In the Lectionary

Sunday, June 23, 2013: 1 Kings 19:1-4 (5-7), 8-15a; Isaiah 65:1-9

A vengeful howl among political leaders in North Carolina has silenced God’s voice as legislators try to resume executions of those on death row. “Justice requires that we restart the death penalty and carry out these executions,” insists Senator Thom Goolsby (R., N.C.). “We have a moral obligation to ensure [that] death-row criminals . . . finally face justice.” These executions symbolize a need for revenge, a belief in justice as retribution and morality as Nietzschean ressentiment. The call for human blood as atonement for crime has nothing to do with God’s justice and everything to do with our intransigent cycles of violence.

Elijah and Jezebel found themselves caught up in this craving for retaliation. At Elijah’s request, the God of Israel ignited his sacrifice with flames from heaven, thus affirming Elijah’s divine authority and exposing the prophets of Baal as impotent. Then Elijah used his stature as the triumphant prophet to punish his enemies: “Seize the prophets of Baal,” he commanded. When the people delivered the false prophets, Elijah killed them (1 Kings 18:40).

God didn’t tell him to take up a sword and strike down his enemies. If God had wanted them dead, God could have incinerated them like the bull on the altar. Is this an instance of prophetic misconduct, of an errant prophet who abuses the power of the office in an act of vengeance? God’s command to Elijah was plain: “Go, present yourself to Ahab; I will send rain on the earth” (18:1). His task was to declare God’s end to the drought. That’s all. But Elijah’s zeal got the best of him, and he had to escape the consequences of his murders when Jezebel promised revenge. Alone in the wilderness, Elijah knew what would come next, so he prayed: “O Lord, take away my life, for I am no better than my ancestors.”

An angel of the Lord disturbed Elijah’s melancholy and sent him to Mount Horeb, but Elijah found only silence there. God showed up not in fearsome spectacles but in the sound of silence, of faint silence, of invisible silence. The stillness of God hushed Elijah’s passion for sensational acts of authority. In the end, God deposed Elijah from his prophetic office: “You shall anoint Elisha son of Shaphat of Abel-meholah,” God told Elijah, “as prophet in your place” (19:16).

Ephrem the Syrian, a fourth-century hymnist and theologian, says that in the revelation on Mount Horeb, God attempts “to correct [Elijah’s] excessive zeal and to lead him to imitate, according to righteousness, the providence of the Most High who regulates the judgments of his justice through the abundant mercy of his grace.” God judges with abundant mercy. God’s justice is grace.

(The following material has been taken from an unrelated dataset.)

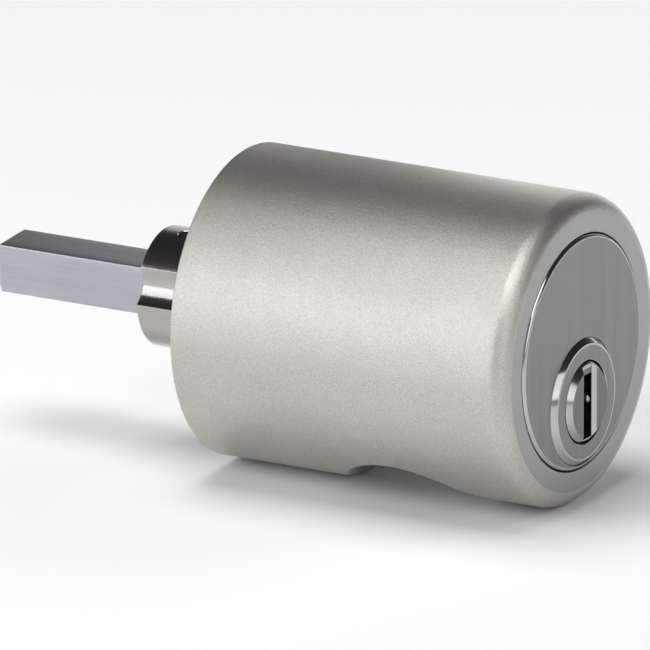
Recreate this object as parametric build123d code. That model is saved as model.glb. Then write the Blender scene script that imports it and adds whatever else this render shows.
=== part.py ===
from build123d import *
import math
import os

# A round lever-free door knob that holds a half cylinder lock of the euro profile.
# Frame: the knob's axis is Y, the key side looks to -Y, the spindle leaves to +Y and Z is up.
# The origin is where the axis crosses the plane of the knob's rear rim.

# ---- driving dimensions, mm and degrees ----
knob_dia = 50.0            # outside of the knob
knob_length = 60.0         # rear rim to front ring face
front_round = 3.0          # soft edge round the front ring face
rear_break = 0.3           # small break of the rear edge
notch_radius = 15.9        # transverse scoop under the knob, for the finger
notch_depth = 7.1          # depth of the scoop below the knob's surface
notch_from_front = 24.8    # front ring face to the scoop's deepest line

ring_width = 5.95          # ring face and soft edge outside the disk's recess
disk_thick = 3.2
disk_proud = 0.3           # how far the disk stands out of the ring face
disk_gap = 0.2             # open joint all round the satin disk that closes the front
disk_edge_round = 0.55

collar_dia = 20.4          # hardened collar round the plug
collar_proud = 1.0         # collar's face ahead of the ring face
collar_chamfer = 0.8
collar_gap = 0.3           # open joint between plug and collar

profile_head_dia = 17.0    # euro profile: round head, narrow web, overall height
profile_web = 10.0
profile_height = 33.0
pocket_gap = 0.1           # all round the profile in its pocket

plug_dia = 12.8
plug_proud = 0.7           # plug's face ahead of the collar's face
plug_chamfer = 0.85
plug_shoulder = 0.8        # step of the shoulder that keeps the plug from being pushed through
plug_shoulder_length = 1.2
keyway_width = 3.0
keyway_above = 4.6         # keyway's reach above and below the plug's axis
keyway_below = 5.9
keyway_bevel = 0.6         # lead-in along both sides of the keyway
keyway_end_wall = 1.6      # metal left behind the keyway

most_pins = 5
pin_dia = 2.9
pin_pitch = 4.2
first_pin_from_body_face = 3.2
pin_wall = 0.45            # between the last pin's chamber and the fixing screw
key_pin_tip_above_axis = 1.2
driver_pin_length = 5.0
pin_spring_wire = 0.4
pin_spring_coils = 7
most_side_pins = 5
side_pin_dia = 1.5
side_pin_reach = 0.35      # tip's reach into the keyway
side_pin_length = 4.0
first_side_pin_from_face = 1.6
drill_pin_dia = 1.5
drill_pin_sunk = 3.16      # pin's top below the rounded tail over it

plug_tail_dia = 8.0        # rear end of the plug, with two flats, which carries the cam
plug_tail_flats = 6.6
cam_thick = 4.6
cam_top_radius = 7.8       # cam's radius under the follower with the plug at rest
cam_room = 6.05            # from the half cylinder's body to the coupling's room
cam_turn = 90.0            # plug's travel
cam_lead = 15.0            # how far the rise is carried past both ends of the travel
follower_pin_dia = 3.0
bolt_travel = 2.2          # drop of the coupling bolt over the plug's travel

bolt_web = 4.6             # width of the bolt's arm, which enters the dog ring
arm_roof_gap = 1.4         # room over the bolt's arm
bolt_spring_dia = 2.6
bolt_spring_wire = 0.4
bolt_spring_coils = 9

hub_dia = 19.4
hub_length = 15.0          # rear rim to the hub's end
flute_count = 2
flute_angle = 166.5        # first flute, from +X towards +Z
flute_radius = 4.3
flute_depth = 1.67
flute_start = 3.0          # rear rim to the flutes' inner end
hub_edge_break = 0.25
foot_relief = 0.2          # hub's plain foot is this much smaller in radius than its boss
hub_step = 1.7             # hub's outer shoulder, down to its journal inside the knob
spigot_wall = 1.07         # round the square hole at the hub's inner end
spigot_flat_depth = 0.6    # each of the two flats that carry the dog ring
grub_dia = 2.5
grub_angle = 100.0         # grub screw in the hub, from +X towards +Z
grub_from_end = 4.6        # hub's end to the grub screw's axis
grub_sink = 0.8            # screw's outer end below the hub's surface

bar_side = 8.0             # square spindle
bar_reach = 44.0           # rear rim to the spindle's end
bar_turn = 4.0             # square's turn about the axis, from upright
bar_end_chamfer = 0.8
bar_corner_break = 0.3
bar_hole_gap = 0.05        # each side of the bar in the hub

dog_ring_wall = 1.1        # under the notches
dog_ring_thick = 5.5
dog_count = 8
dog_notch_width = 5.0
dog_notch_depth = 2.5
dog_gap = 0.3              # bolt's clearance over the ring when it is drawn back

bush_wall = 2.5
plate_rim = 3.0            # knob's wall outside the back plate that closes its rear
plate_thick = 3.7
plate_sunk = 0.3           # back plate's face below the rear rim
boss_wall = 2.4            # boss of the back plate round the bush
boss_front = 12.1          # rear rim to the boss's inner face
cavity_wall = 8.0          # knob's wall round the coupling, behind the half cylinder
cavity_front = 24.0        # rear rim to the cavity's front wall
plate_screw_count = 4
plate_screw_dia = 3.0
plate_screw_length = 10.0
plate_screw_from_edge = 2.6
washer_thick = 0.8
clip_thick = 0.8
clip_depth = 0.5           # groove depth of both retaining rings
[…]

This story turns us away from the temptation to use violence in our pursuit of God’s justice. While God abhorred the prophets of Baal as much as Elijah did, God wasn’t rash like Elijah.

Instead, Isaiah says, God is patient and long-suffering, like a vinedresser who endures unfruitful seasons, awaiting the succulent grapes that will produce good wine. “As the wine is found in the cluster, and they say, ‘Do not destroy it, for there is a blessing in it,’ so I will do for my servants’ sake” (Isa. 65:8). God waits, and in God’s waiting we are invited to silence our zeal for revenge and retaliation and to learn to dwell in God’s forbearance while waiting for new life to grow in us.

As a protest against a zealous war, Weldon Nisly of Seattle Mennonite Church joined a Christian Peacemaker Teams delegation to Iraq. In 2003, during the U.S. shock and awe campaign, Nisly and others on the team were in Baghdad listening to stories of suffering, documenting civilians killed by the bombs and praying for an end to the violence. On their way back to Jordan their vehicle crashed. Nisly found help in Ar Rutba, where Iraqi doctors and nurses saved his life in a makeshift medical clinic near the rubble of the hospital that U.S. forces had bombed three days earlier.

Years later, Nisly returned to Ar Rutba to ask staff members why they had cared for him, a citizen of the country at war with Iraq. “We did not see you as Americans or as an enemy,” they responded. “We saw you as injured people who needed help.”

In a season of violence, people in an Iraqi desert saved the life of a citizen from a country whose military was exploding buildings in their cities and towns. Like the vinedresser in Isaiah’s prophecy, they chose against vengeance because they hoped new life would grow: “Do not destroy it, for there is a blessing in it”—the blessing of fragile peace in the midst of zealous wars, the blessing of friendship among so-called enemies. “Please tell your people,” Nisly’s nurse said to him, “we want to be friends with you. We want to live in peace with you.”

Isaac S. Villegas

Isaac S. Villegas is a Mennonite minister and author of Migrant God.